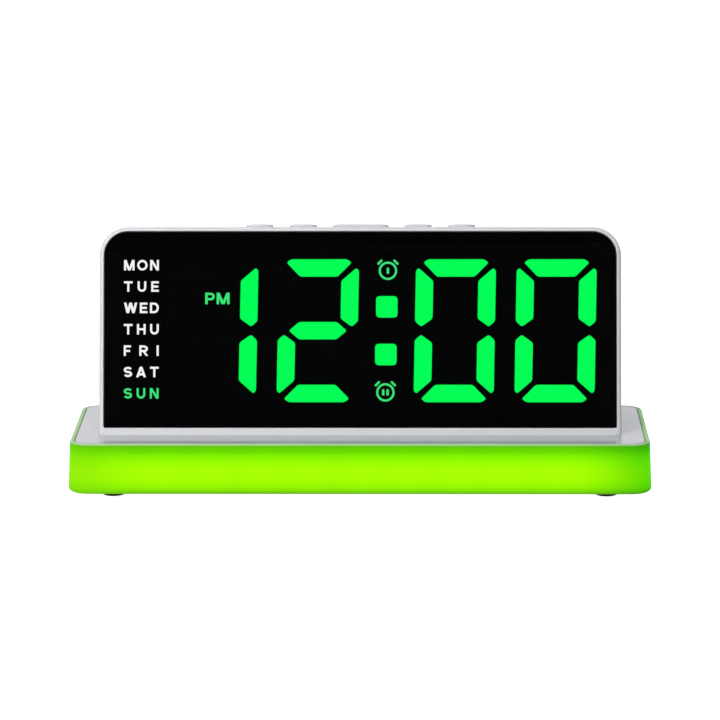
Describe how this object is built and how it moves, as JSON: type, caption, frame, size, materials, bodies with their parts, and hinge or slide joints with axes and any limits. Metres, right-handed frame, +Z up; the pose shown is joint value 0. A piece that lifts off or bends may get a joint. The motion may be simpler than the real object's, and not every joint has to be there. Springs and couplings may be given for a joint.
{
  "type": "alarm clock",
  "caption": "Bedside alarm clock: a thin white case with a dark LED window leans back on a flat base with a light-up rim; push buttons on top, battery door behind.",
  "frame": {"origin": "on the table, under the middle of the base", "axes": "+X along the width, to the right of someone facing the display; +Y towards the back; +Z up"},
  "size_m": [0.165, 0.055, 0.0737],
  "materials": {
    "light_ring": "milky acrylic lit lime green from inside, satin",
    "deck_plastic": "fine satin moulded plastic, cool white",
    "case_plastic": "fine satin moulded plastic, cool white",
    "button_plastic": "satin moulded plastic, cool white",
    "smoked_window": "smoked acrylic, polished",
    "black_foam": "black adhesive foam, matte",
    "display_film": "black film with lit green and white openings, matte",
    "white_reflector": "white moulded reflector, matte",
    "green_board": "green solder mask on glass-epoxy, semi-gloss",
    "white_board": "white solder mask, semi-gloss",
    "led_package": "white LED package, satin",
    "chip_black": "black moulding compound, matte",
    "plated_steel": "nickel-plated steel, semi-bright",
    "cell_steel": "bright stainless can",
    "plug_cream": "natural nylon, matte",
    "cable_grey": "grey PVC ribbon, matte",
    "foot_rubber": "black rubber, matte"
  },
  "bodies": {
    "clock": {"base_diffuser": "light_ring", "base_top_cover": "deck_plastic", "base_bottom_cover": "case_plastic", "foot_front_left": "foot_rubber", "foot_front_right": "foot_rubber", "foot_rear_left": "foot_rubber", "foot_rear_right": "foot_rubber", "base_screws": "plated_steel", "light_board": "white_board", "light_leds": "led_package", "light_driver_chip": "chip_black", "light_capacitor": "plated_steel", "light_plug": "plug_cream", "light_board_screws": "plated_steel", "link_cable": "cable_grey", "front_housing": "case_plastic", "housing_screws": "plated_steel", "rear_cover": "case_plastic", "rear_cover_screws": "plated_steel", "display_window": "smoked_window", "window_gasket": "black_foam", "segment_film": "display_film", "segment_mask": "white_reflector", "display_board": "green_board", "display_leds": "led_package", "display_driver_chip": "chip_black", "clock_chip": "chip_black", "clock_crystal": "plated_steel", "display_capacitor": "plated_steel", "display_plug": "plug_cream", "display_board_screws": "plated_steel", "key_board": "green_board", "key_board_screws": "plated_steel", "key_cable": "cable_grey", "switch_left_outer": "chip_black", "switch_left_inner": "chip_black", "switch_snooze": "chip_black", "switch_right_inner": "chip_black", "switch_right_outer": "chip_black", "buzzer": "chip_black", "coin_cell": "cell_steel", "battery_contact_positive": "plated_steel", "battery_contact_negative": "plated_steel", "power_board": "green_board", "power_board_screws": "plated_steel", "power_socket_shell": "plated_steel", "power_socket_tongue": "chip_black"},
    "button_left_outer": {"button_left_outer": "button_plastic", "plunger_left_outer": "plug_cream"},
    "button_left_inner": {"button_left_inner": "button_plastic", "plunger_left_inner": "plug_cream"},
    "button_snooze": {"button_snooze": "button_plastic", "plunger_snooze": "plug_cream"},
    "button_right_inner": {"button_right_inner": "button_plastic", "plunger_right_inner": "plug_cream"},
    "button_right_outer": {"button_right_outer": "button_plastic", "plunger_right_outer": "plug_cream"},
    "battery_door": {"battery_door": "case_plastic"}
  },
  "joints": [
    {"name": "button_left_outer_press", "type": "slide", "parent": "clock", "child": "button_left_outer", "axis": [0, -0.2351, -0.972], "range_m": [0, 0.0005], "stiffness_N_per_m": 600, "springref_m": -0.0006},
    {"name": "button_left_inner_press", "type": "slide", "parent": "clock", "child": "button_left_inner", "axis": [0, -0.2351, -0.972], "range_m": [0, 0.0005], "stiffness_N_per_m": 600, "springref_m": -0.0006},
    {"name": "button_snooze_press", "type": "slide", "parent": "clock", "child": "button_snooze", "axis": [0, -0.2351, -0.972], "range_m": [0, 0.0005], "stiffness_N_per_m": 600, "springref_m": -0.0006},
    {"name": "button_right_inner_press", "type": "slide", "parent": "clock", "child": "button_right_inner", "axis": [0, -0.2351, -0.972], "range_m": [0, 0.0005], "stiffness_N_per_m": 600, "springref_m": -0.0006},
    {"name": "button_right_outer_press", "type": "slide", "parent": "clock", "child": "button_right_outer", "axis": [0, -0.2351, -0.972], "range_m": [0, 0.0005], "stiffness_N_per_m": 600, "springref_m": -0.0006},
    {"name": "battery_door_pull", "type": "slide", "parent": "clock", "child": "battery_door", "axis": [0, 0.972, -0.2351], "range_m": [0, 0.012]}
  ]
}
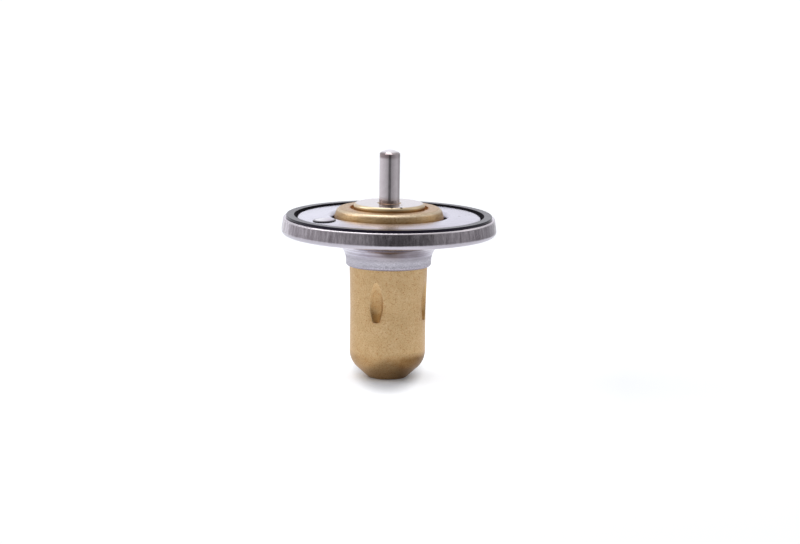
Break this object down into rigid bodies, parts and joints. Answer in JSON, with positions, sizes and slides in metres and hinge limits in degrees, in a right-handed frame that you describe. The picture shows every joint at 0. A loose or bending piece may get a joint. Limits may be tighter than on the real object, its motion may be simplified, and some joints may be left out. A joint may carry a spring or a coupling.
{
  "type": "engine thermostat",
  "caption": "Engine coolant thermostat insert: a crimped brass wax capsule set through a pressed steel valve disc with a rubber face seal, a piston pin on top and a loose vent pin in the disc.",
  "frame": {"origin": "centre of the wax cup's flat end, on which the part stands", "axes": "+Z along the piston pin, out of the wax cup; -Y is the front, and the vent pin is to the left of it"},
  "size_m": [0.054, 0.054, 0.0577],
  "materials": {
    "pressed_steel": "pressed sheet steel, bright zinc, matte where it was drawn",
    "seal_rubber": "moulded black rubber, matte",
    "drawn_brass": "drawn and tumbled brass, satin grain",
    "wax": "hard paraffin wax",
    "boot_rubber": "moulded black rubber, matte",
    "ptfe": "white fluoropolymer, satin",
    "turned_brass": "turned brass, bright plated face",
    "ground_steel": "ground stainless steel",
    "bright_steel": "bright plated steel"
  },
  "bodies": {
    "valve": {"valve_plate": "pressed_steel", "rim_dish": "pressed_steel", "seal_ring": "seal_rubber", "wax_cup": "drawn_brass", "wax_charge": "wax", "squeeze_boot": "boot_rubber", "backup_washer": "ptfe", "pin_guide": "turned_brass"},
    "piston": {"piston_pin": "ground_steel"},
    "vent_pin": {"jiggle_pin": "bright_steel", "jiggle_weight": "bright_steel"}
  },
  "joints": [
    {"name": "piston_travel", "type": "slide", "parent": "valve", "child": "piston", "axis": [0, 0, 1], "range_m": [0, 0.0085]},
    {"name": "vent_lift", "type": "slide", "parent": "valve", "child": "vent_pin", "axis": [0, 0, 1], "range_m": [0, 0.0006]}
  ]
}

What to work on: Write out the full set of records exactly as given.

Complete response:
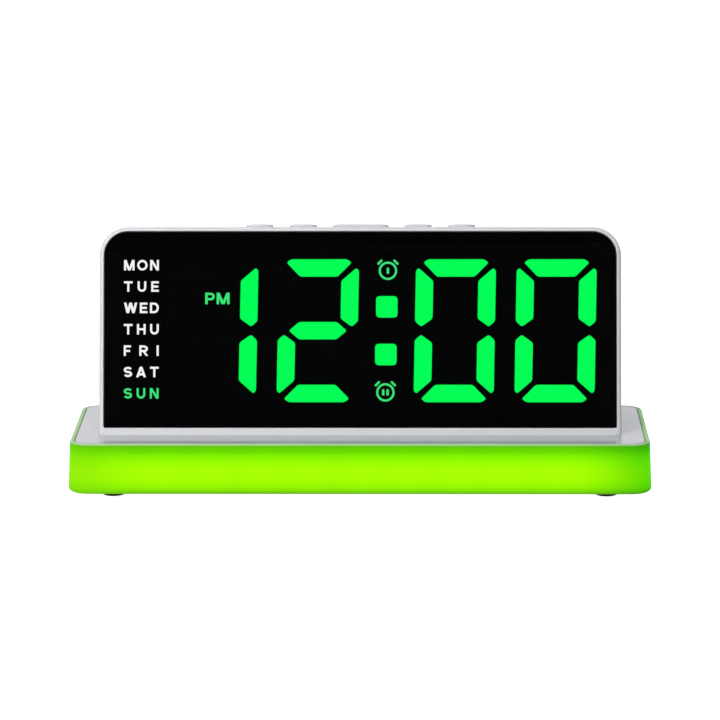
Describe how this object is built and how it moves, as JSON: type, caption, frame, size, materials, bodies with their parts, and hinge or slide joints with axes and any limits. Metres, right-handed frame, +Z up; the pose shown is joint value 0. A piece that lifts off or bends may get a joint. The motion may be simpler than the real object's, and not every joint has to be there. Springs and couplings may be given for a joint.
{
  "type": "alarm clock",
  "caption": "Bedside alarm clock: a thin white case with a dark LED window leans back on a flat base with a light-up rim; push buttons on top, battery door behind.",
  "frame": {"origin": "on the table, under the middle of the base", "axes": "+X along the width, to the right of someone facing the display; +Y towards the back; +Z up"},
  "size_m": [0.165, 0.055, 0.0737],
  "materials": {
    "light_ring": "milky acrylic lit lime green from inside, satin",
    "deck_plastic": "fine satin moulded plastic, cool white",
    "case_plastic": "fine satin moulded plastic, cool white",
    "button_plastic": "satin moulded plastic, cool white",
    "smoked_window": "smoked acrylic, polished",
    "black_foam": "black adhesive foam, matte",
    "display_film": "black film with lit green and white openings, matte",
    "white_reflector": "white moulded reflector, matte",
    "green_board": "green solder mask on glass-epoxy, semi-gloss",
    "white_board": "white solder mask, semi-gloss",
    "led_package": "white LED package, satin",
    "chip_black": "black moulding compound, matte",
    "plated_steel": "nickel-plated steel, semi-bright",
    "cell_steel": "bright stainless can",
    "plug_cream": "natural nylon, matte",
    "cable_grey": "grey PVC ribbon, matte",
    "foot_rubber": "black rubber, matte"
  },
  "bodies": {
    "clock": {"base_diffuser": "light_ring", "base_top_cover": "deck_plastic", "base_bottom_cover": "case_plastic", "foot_front_left": "foot_rubber", "foot_front_right": "foot_rubber", "foot_rear_left": "foot_rubber", "foot_rear_right": "foot_rubber", "base_screws": "plated_steel", "light_board": "white_board", "light_leds": "led_package", "light_driver_chip": "chip_black", "light_capacitor": "plated_steel", "light_plug": "plug_cream", "light_board_screws": "plated_steel", "link_cable": "cable_grey", "front_housing": "case_plastic", "housing_screws": "plated_steel", "rear_cover": "case_plastic", "rear_cover_screws": "plated_steel", "display_window": "smoked_window", "window_gasket": "black_foam", "segment_film": "display_film", "segment_mask": "white_reflector", "display_board": "green_board", "display_leds": "led_package", "display_driver_chip": "chip_black", "clock_chip": "chip_black", "clock_crystal": "plated_steel", "display_capacitor": "plated_steel", "display_plug": "plug_cream", "display_board_screws": "plated_steel", "key_board": "green_board", "key_board_screws": "plated_steel", "key_cable": "cable_grey", "switch_left_outer": "chip_black", "switch_left_inner": "chip_black", "switch_snooze": "chip_black", "switch_right_inner": "chip_black", "switch_right_outer": "chip_black", "buzzer": "chip_black", "coin_cell": "cell_steel", "battery_contact_positive": "plated_steel", "battery_contact_negative": "plated_steel", "power_board": "green_board", "power_board_screws": "plated_steel", "power_socket_shell": "plated_steel", "power_socket_tongue": "chip_black"},
    "button_left_outer": {"button_left_outer": "button_plastic", "plunger_left_outer": "plug_cream"},
    "button_left_inner": {"button_left_inner": "button_plastic", "plunger_left_inner": "plug_cream"},
    "button_snooze": {"button_snooze": "button_plastic", "plunger_snooze": "plug_cream"},
    "button_right_inner": {"button_right_inner": "button_plastic", "plunger_right_inner": "plug_cream"},
    "button_right_outer": {"button_right_outer": "button_plastic", "plunger_right_outer": "plug_cream"},
    "battery_door": {"battery_door": "case_plastic"}
  },
  "joints": [
    {"name": "button_left_outer_press", "type": "slide", "parent": "clock", "child": "button_left_outer", "axis": [0, -0.2351, -0.972], "range_m": [0, 0.0005], "stiffness_N_per_m": 600, "springref_m": -0.0006},
    {"name": "button_left_inner_press", "type": "slide", "parent": "clock", "child": "button_left_inner", "axis": [0, -0.2351, -0.972], "range_m": [0, 0.0005], "stiffness_N_per_m": 600, "springref_m": -0.0006},
    {"name": "button_snooze_press", "type": "slide", "parent": "clock", "child": "button_snooze", "axis": [0, -0.2351, -0.972], "range_m": [0, 0.0005], "stiffness_N_per_m": 600, "springref_m": -0.0006},
    {"name": "button_right_inner_press", "type": "slide", "parent": "clock", "child": "button_right_inner", "axis": [0, -0.2351, -0.972], "range_m": [0, 0.0005], "stiffness_N_per_m": 600, "springref_m": -0.0006},
    {"name": "button_right_outer_press", "type": "slide", "parent": "clock", "child": "button_right_outer", "axis": [0, -0.2351, -0.972], "range_m": [0, 0.0005], "stiffness_N_per_m": 600, "springref_m": -0.0006},
    {"name": "battery_door_pull", "type": "slide", "parent": "clock", "child": "battery_door", "axis": [0, 0.972, -0.2351], "range_m": [0, 0.012]}
  ]
}
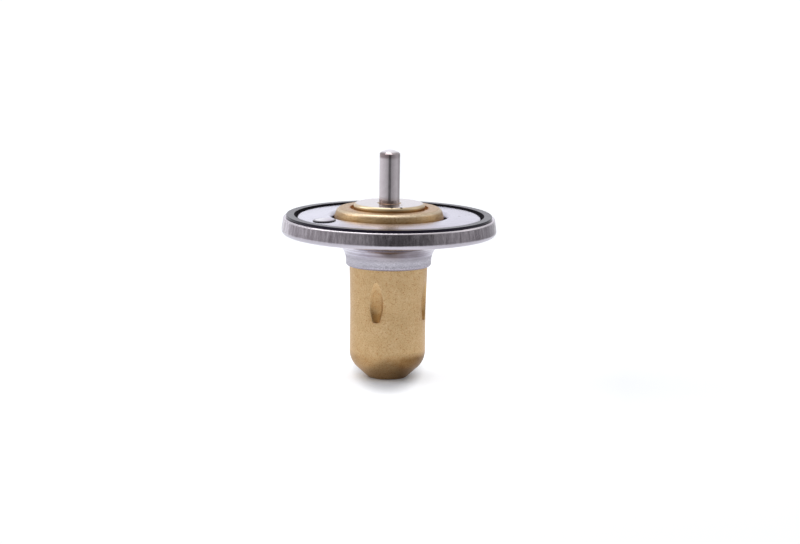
Break this object down into rigid bodies, parts and joints. Answer in JSON, with positions, sizes and slides in metres and hinge limits in degrees, in a right-handed frame that you describe. The picture shows every joint at 0. A loose or bending piece may get a joint. Limits may be tighter than on the real object, its motion may be simplified, and some joints may be left out. A joint may carry a spring or a coupling.
{
  "type": "engine thermostat",
  "caption": "Engine coolant thermostat insert: a crimped brass wax capsule set through a pressed steel valve disc with a rubber face seal, a piston pin on top and a loose vent pin in the disc.",
  "frame": {"origin": "centre of the wax cup's flat end, on which the part stands", "axes": "+Z along the piston pin, out of the wax cup; -Y is the front, and the vent pin is to the left of it"},
  "size_m": [0.054, 0.054, 0.0577],
  "materials": {
    "pressed_steel": "pressed sheet steel, bright zinc, matte where it was drawn",
    "seal_rubber": "moulded black rubber, matte",
    "drawn_brass": "drawn and tumbled brass, satin grain",
    "wax": "hard paraffin wax",
    "boot_rubber": "moulded black rubber, matte",
    "ptfe": "white fluoropolymer, satin",
    "turned_brass": "turned brass, bright plated face",
    "ground_steel": "ground stainless steel",
    "bright_steel": "bright plated steel"
  },
  "bodies": {
    "valve": {"valve_plate": "pressed_steel", "rim_dish": "pressed_steel", "seal_ring": "seal_rubber", "wax_cup": "drawn_brass", "wax_charge": "wax", "squeeze_boot": "boot_rubber", "backup_washer": "ptfe", "pin_guide": "turned_brass"},
    "piston": {"piston_pin": "ground_steel"},
    "vent_pin": {"jiggle_pin": "bright_steel", "jiggle_weight": "bright_steel"}
  },
  "joints": [
    {"name": "piston_travel", "type": "slide", "parent": "valve", "child": "piston", "axis": [0, 0, 1], "range_m": [0, 0.0085]},
    {"name": "vent_lift", "type": "slide", "parent": "valve", "child": "vent_pin", "axis": [0, 0, 1], "range_m": [0, 0.0006]}
  ]
}